Como já apresentado em artigos anteriores, existem diversas formas de interpolar, extrapolar, parametrizar e calibrar smiles de volatilidade. Existem vantagens e desvantagens para cada método.
Calibração versus Interpolação
Uma forma simples de gerar um smile de volatilidade a partir de dados observados no mercado é a interpolação destes dados. Diversas formas de interpolação existem, sendo talvez a mais conhecida a spline cúbica. Não é a proposta deste artigo detalhar os procedimentos de interpolação, restando saber que em tal procedimento é gerada uma função contínua em partes (piecewise) que passa por todos os pontos observados.
Uma interpolação força a passagem da função interpolada em todos os seus pontos de referência, como se estivesse ligando estes pontos em um desenho a mão livre. Portanto, nestes pontos o erro da interpolação é zero por definição, entretanto em pontos intermediários podem surgir erros, inclusive aqueles que possibilitam a existência de arbitragem entre strikes de um mesmo smile1.
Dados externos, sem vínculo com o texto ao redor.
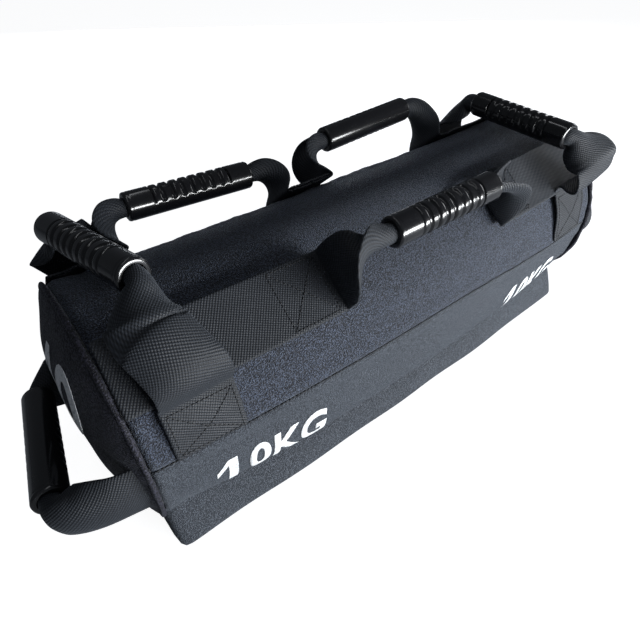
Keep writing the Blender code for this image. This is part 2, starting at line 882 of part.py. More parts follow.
def make_slider(coil_low, coil_high):
    """Two plates round the coils, joined by a post, with a lug for the pull tab."""
    end_x = zip_right_x
    middle_x = end_x - slider_length / 2
    under = coil_low - slider_clearance
    over = coil_high + slider_clearance
    plate = (slider_length, slider_width, slider_plate)
    low_centre = Vector((middle_x, slit_middle_y, under - slider_plate / 2))
    slider = make_box("zip_slider", low_centre, plate, "zip_metal", smooth=False)
    top_centre = Vector((middle_x, slit_middle_y, over + slider_plate / 2))
    top = make_box("slider_top", top_centre, plate, "zip_metal", smooth=False)
    post_size = (slider_post_length, slider_post_width, over - under + slider_plate)
    post_x = end_x - slider_post_length
    post_centre = Vector((post_x, slit_middle_y, (under + over) / 2))
    post = make_box("slider_post", post_centre, post_size, "zip_metal", smooth=False)
    lug_low = under - slider_plate - tab_lug_drop
    lug_size = (tab_lug_drop, tab_width / 3, tab_lug_drop + slider_plate / 2)
    lug_centre = Vector((end_x - tab_lug_drop, slit_middle_y, lug_low + lug_size[2] / 2))
    lug = make_box("slider_lug", lug_centre, lug_size, "zip_metal", smooth=False)
    union_into(slider, [top, post, lug])
    hinge_z = lug_low + tab_thickness / 2
    hinge_x = end_x + seat_gap
    half_thick = tab_thickness / 2
    outline = [(tab_length, -half_thick), (tab_length, half_thick)]
    for step in range(5):
        turn = math.radians(90 + 45 * step)
        outline.append((math.cos(turn) * half_thick, math.sin(turn) * half_thick))
    rings = []
    for y in (-tab_width / 2, tab_width / 2):
        rings.append([Vector((x, y, z)) for x, z in outline])
    tab = loft("pull_tab", rings, "zip_metal")
    tab.location = Vector((hinge_x, slit_middle_y, hinge_z))


def make_body():
    make_covers()
    make_lining()
    make_liner_and_filling()
    for name, side in (("left", -1), ("right", 1)):
        make_end_panel(f"{name}_end_panel", side)
        make_welt(f"{name}_end_welt", side)


def make_handles():
    mesh = grip_mesh()
    mesh.materials.append(materials["grip_plastic"])
    make_side_handles(mesh)
    make_cross_handle("left_cross_handle", mesh, -cross_handle_x, left_cross_shape)
    make_cross_handle("right_cross_handle", mesh, cross_handle_x, right_cross_shape)
    make_end_handle("left_end_handle", mesh, -1, left_end_shape)
    make_end_handle("right_end_handle", mesh, 1, right_end_shape)


def main():
    clear_scene()
    make_materials()
    make_body()
    make_flap()
    make_facing()
    make_zip()
    make_handles()
    bpy.context.view_layer.update()


main()
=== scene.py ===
import math
import bmesh
import bpy
import numpy as np
from mathutils import Matrix, Vector, noise
from mathutils.bvhtree import BVHTree


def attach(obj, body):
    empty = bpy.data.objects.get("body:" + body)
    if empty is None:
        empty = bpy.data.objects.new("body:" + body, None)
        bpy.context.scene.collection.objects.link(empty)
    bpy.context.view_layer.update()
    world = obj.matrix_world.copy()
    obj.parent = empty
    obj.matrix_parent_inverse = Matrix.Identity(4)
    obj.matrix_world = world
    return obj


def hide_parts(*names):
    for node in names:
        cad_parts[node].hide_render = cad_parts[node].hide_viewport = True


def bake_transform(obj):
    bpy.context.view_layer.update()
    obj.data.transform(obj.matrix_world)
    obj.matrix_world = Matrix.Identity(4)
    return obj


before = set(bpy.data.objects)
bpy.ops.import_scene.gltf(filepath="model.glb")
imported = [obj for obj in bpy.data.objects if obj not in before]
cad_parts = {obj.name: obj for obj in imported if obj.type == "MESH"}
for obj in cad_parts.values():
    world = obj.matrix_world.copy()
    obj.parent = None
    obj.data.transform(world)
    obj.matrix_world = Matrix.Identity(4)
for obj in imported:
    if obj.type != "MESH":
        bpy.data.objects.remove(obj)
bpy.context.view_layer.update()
scene = bpy.context.scene

# The bag's skin, in metres, as in the CAD source; angles in degrees from the top line, + to the front
bag = {"half": 0.250, "radius": 0.0895, "bulge": 0.019, "sag": 0.005, "drop": 0.008, "swell": 0.008,
       "endPower": 2.4, "middlePower": 4.4, "press": 0.0015, "stack": 0.006, "slitFront": -0.034,
       "slitBack": -0.018, "cover": 0.0018, "welt": 0.0026}
seams = {"front": 82.0, "dip": 2.0, "climb": 6.0, "climbFrom": 0.02, "climbOver": 0.2, "back": -90.0,
         "gap": 0.1}
puff = {"xs": None, "angles": None, "offsets": None}


def fullness(x):
    return max(0.0, 1.0 - (x / bag["half"]) ** 2)


def seamHeight(x):
    return bag["radius"] - bag["drop"] * fullness(x)


def frontSeam(x):
    climb = seams["climb"] * smooth((x - seams["climbFrom"]) / seams["climbOver"])
    return seams["front"] - seams["dip"] * fullness(x) + climb


def frontFloor(x):
    power = bag["endPower"] + (bag["middlePower"] - bag["endPower"]) * fullness(x)
    side = bag["radius"] + bag["swell"] * fullness(x)
    height = seamHeight(x)
    bend = (1.0 - (-bag["slitFront"] / side) ** power) ** (1.0 / power)
    return max(0.0, height - (height - bag["stack"]) / bend)


def plainSkin(x, angle, lift=0.0):
    full, height, turn = fullness(x), seamHeight(x), math.radians(angle)
    wide = bag["radius"] + bag["swell"] * full + lift
    if abs(angle) <= 90.0:
        tall, power = 2 * bag["radius"] - bag["sag"] * full - height + lift, 2.0
    else:
        under = frontFloor(x) - lift if angle > 0 else -lift - bag["press"]
        tall = height - under
        power = bag["endPower"] + (bag["middlePower"] - bag["endPower"]) * full
    across, upright = abs(math.sin(turn)) / wide, abs(math.cos(turn)) / tall
    reach = (across ** power + upright ** power) ** (-1.0 / power)
    point = Vector((x, -reach * math.sin(turn), height + reach * math.cos(turn)))
    if angle < -90.0:
        point.z = max(point.z, -lift)
    return point


def angleAt(x, y, under):
    return 180.0 - math.degrees(math.atan2(abs(y), seamHeight(x) - under))


def puffAt(x, angle):
    if puff["offsets"] is None:
        return 0.0
    xs, angles, table = puff["xs"], puff["angles"], puff["offsets"]
    i = min(max((x - xs[0]) / (xs[1] - xs[0]), 0.0), len(xs) - 1.001)
    j = (min(max(angle, angles[0]), angles[-1]) - angles[0]) / (angles[1] - angles[0])
    j = min(j, len(angles) - 1.001)
    a, b, u, v = int(i), int(j), i - int(i), j - int(j)
    low = table[a, b] * (1 - v) + table[a, b + 1] * v
    high = table[a + 1, b] * (1 - v) + table[a + 1, b + 1] * v
    return float(low * (1 - u) + high * u)


def skin(x, angle, lift=0.0):
    return plainSkin(x, angle, lift + puffAt(x, angle))


def away(point):
    return point - Vector((point.x, 0.0, seamHeight(point.x)))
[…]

Em contraposição a métodos de interpolação, podem ser derivados métodos de suavização (smoothing) ou então a parametrização do smile de volatilidade. Seja suavização, ou parametrização, estes métodos não forçam a passagem da função que representa o smile pelos pontos de mercado, mas buscam minimizar alguma função perda dos desvios em relação a estes pontos ao mesmo tempo em que buscam “suavizar” o smile, para que este não apresente variações bruscas entre os strikes ou alterações de convexidade na curva de preços, que não são condizentes com a teoria de precificação de derivativos.
Um método paramétrico, como o SVI, Heston ou SABR, busca ajustar às volatilidades implícitas observadas através dos preços das opções sendo praticados no mercado a uma determinada função, que possui parâmetros em sua definição que por sua vez determinam a forma desta. Ao se ajustar os parâmetros, pode-se adequar a função para ficar “o mais próxima possível” dos dados observados, sem necessariamente, no entanto, passar por todos estes pontos.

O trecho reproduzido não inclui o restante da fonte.